I was a person who would always want what I can't have. ( Of course, the minute it's obtainable hot fudge sundaes become as ordinary as sardines. And yes, I must stop writing while I'm hungry.)
Anyway, I stuck to that story - I was a self-destructive freak - for about 40 years. I thought it was the only story there was. I thought it was the truth. But you are not necessarily who you think you are. In some ways we are strangers to ourselves.
The stories we create in order to justify our actions and choices become in so many ways who we are.
There is a saying: the "unthought known" -for the stuff we know but we don't know we know, or have no words for. There is more to you even if you don't realise it.
So you can find a new story if you're not doing well with the narrative you've created. You can storyline a new one.
Here is my new story. I was not in pain because I was bad. I was not crazy to have a terror of abandonment, and yet to keep seeking it out in a series of frustrating situations. That is because we attempt to achieve belated mastery by actively seeking something which in our childhood we passively endured. Every time we hope the result will come out differently.
This time! It actually makes sense. There is no need to berate yourself for doing this. But the only real way to transform things that have already happened is to learn from them, not to repeat them compulsively.
Also, guess what? You can have a self, independent of what other people think of you. (Who knew!) That means there is no need to try so hard all the time, no need to sparkle.
Chronic one-directional caretaking of others is a dysfunctional pattern we have learnt, and you can let it go. We did it as children because we sought to elicit behaviours we needed in order for us to feel safe.
But back then, we had to be looked after. But now you are an adult, you don't have to do please everyone and look after everyone else anymore. You can look after yourself. You don't have to be charming.

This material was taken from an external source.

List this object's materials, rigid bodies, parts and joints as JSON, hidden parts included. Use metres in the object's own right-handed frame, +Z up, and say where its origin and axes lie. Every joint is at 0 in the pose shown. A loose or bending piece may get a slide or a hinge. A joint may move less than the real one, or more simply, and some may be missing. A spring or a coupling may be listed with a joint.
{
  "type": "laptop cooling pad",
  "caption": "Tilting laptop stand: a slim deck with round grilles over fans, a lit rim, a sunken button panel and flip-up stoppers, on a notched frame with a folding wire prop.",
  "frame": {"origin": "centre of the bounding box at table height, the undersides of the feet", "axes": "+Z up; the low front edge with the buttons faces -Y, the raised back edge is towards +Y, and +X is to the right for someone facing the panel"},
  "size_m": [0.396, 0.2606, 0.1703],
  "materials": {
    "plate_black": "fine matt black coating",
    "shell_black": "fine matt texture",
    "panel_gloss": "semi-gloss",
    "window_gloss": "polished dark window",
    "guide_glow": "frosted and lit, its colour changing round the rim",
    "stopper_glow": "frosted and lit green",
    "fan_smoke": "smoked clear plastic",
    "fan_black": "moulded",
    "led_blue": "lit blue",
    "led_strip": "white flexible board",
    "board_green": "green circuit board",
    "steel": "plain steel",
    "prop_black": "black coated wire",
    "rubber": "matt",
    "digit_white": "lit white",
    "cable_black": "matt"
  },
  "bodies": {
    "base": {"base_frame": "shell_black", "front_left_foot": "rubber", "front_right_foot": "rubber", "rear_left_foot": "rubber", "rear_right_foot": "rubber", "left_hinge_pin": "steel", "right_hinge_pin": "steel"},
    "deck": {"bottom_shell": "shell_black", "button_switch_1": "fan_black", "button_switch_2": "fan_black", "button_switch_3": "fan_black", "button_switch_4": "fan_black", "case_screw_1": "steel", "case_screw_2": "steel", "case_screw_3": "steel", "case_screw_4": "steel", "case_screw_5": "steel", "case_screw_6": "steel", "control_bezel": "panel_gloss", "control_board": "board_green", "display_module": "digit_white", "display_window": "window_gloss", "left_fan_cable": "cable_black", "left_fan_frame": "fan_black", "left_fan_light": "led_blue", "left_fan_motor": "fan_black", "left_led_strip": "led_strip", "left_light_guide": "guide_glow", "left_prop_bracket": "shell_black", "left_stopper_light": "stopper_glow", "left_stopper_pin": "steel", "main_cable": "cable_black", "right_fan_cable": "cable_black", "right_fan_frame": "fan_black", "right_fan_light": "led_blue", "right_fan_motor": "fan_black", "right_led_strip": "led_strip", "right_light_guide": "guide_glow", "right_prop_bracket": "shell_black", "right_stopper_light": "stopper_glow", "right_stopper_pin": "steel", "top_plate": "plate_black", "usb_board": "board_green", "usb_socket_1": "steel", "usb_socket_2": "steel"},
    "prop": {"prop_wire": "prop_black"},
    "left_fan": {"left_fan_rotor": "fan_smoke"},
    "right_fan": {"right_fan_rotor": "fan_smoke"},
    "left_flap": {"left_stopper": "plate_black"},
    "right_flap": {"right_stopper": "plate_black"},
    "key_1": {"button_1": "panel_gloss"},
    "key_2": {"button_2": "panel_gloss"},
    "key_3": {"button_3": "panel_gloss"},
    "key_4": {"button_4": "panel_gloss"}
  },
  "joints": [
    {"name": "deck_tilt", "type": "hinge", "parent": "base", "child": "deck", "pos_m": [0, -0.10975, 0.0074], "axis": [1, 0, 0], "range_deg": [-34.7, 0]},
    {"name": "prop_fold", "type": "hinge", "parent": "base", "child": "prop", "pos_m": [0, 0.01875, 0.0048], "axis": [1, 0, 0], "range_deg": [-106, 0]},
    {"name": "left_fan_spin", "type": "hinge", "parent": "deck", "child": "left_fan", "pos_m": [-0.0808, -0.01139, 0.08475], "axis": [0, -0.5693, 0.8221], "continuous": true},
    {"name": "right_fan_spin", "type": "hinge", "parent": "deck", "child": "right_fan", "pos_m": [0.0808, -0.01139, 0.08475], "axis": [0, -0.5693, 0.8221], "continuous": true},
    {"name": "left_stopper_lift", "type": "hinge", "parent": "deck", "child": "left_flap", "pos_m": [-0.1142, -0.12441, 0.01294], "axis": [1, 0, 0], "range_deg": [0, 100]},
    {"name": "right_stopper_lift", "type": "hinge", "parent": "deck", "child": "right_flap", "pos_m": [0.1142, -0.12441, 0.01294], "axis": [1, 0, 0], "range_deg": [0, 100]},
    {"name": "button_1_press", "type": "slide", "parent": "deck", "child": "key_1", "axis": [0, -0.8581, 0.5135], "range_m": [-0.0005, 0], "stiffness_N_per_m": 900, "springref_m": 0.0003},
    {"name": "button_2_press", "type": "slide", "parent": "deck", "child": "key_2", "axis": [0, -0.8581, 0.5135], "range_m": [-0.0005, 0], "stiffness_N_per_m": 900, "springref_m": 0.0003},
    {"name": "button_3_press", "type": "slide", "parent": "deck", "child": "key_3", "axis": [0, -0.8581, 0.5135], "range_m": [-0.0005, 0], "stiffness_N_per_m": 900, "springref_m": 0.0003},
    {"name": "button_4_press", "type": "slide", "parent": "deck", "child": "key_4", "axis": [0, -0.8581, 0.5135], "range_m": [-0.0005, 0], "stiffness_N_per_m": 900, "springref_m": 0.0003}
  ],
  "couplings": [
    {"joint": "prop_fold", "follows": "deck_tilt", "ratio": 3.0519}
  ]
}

Have you noticed, all charming people have something to hide? Usually it is their total dependence on the appreciation of others. People pleasers are easily manipulated, even by people who are not what they seem. ( The wheel is spinning but the hamster's dead!)
Most importantly, letting go of the old narrative means letting go of the Golden Fantasy. The fantasy is a simple one: it is the baby-ish wish to have "all of one's needs met in a relationship hallowed by perfection."
Whenever we are compulsive, what we are really longing for is that. Learning to live with reality - I'm never going to have the Golden Fantasy, and nor are you - may be best of all.
When you give up the thing that is most precious and desired you will find the gleaming longed for, yearned for thing, whatever it is, is not what you were searching for after all.
That thing is in you. And, maybe, filo pastry. Must go and cook something.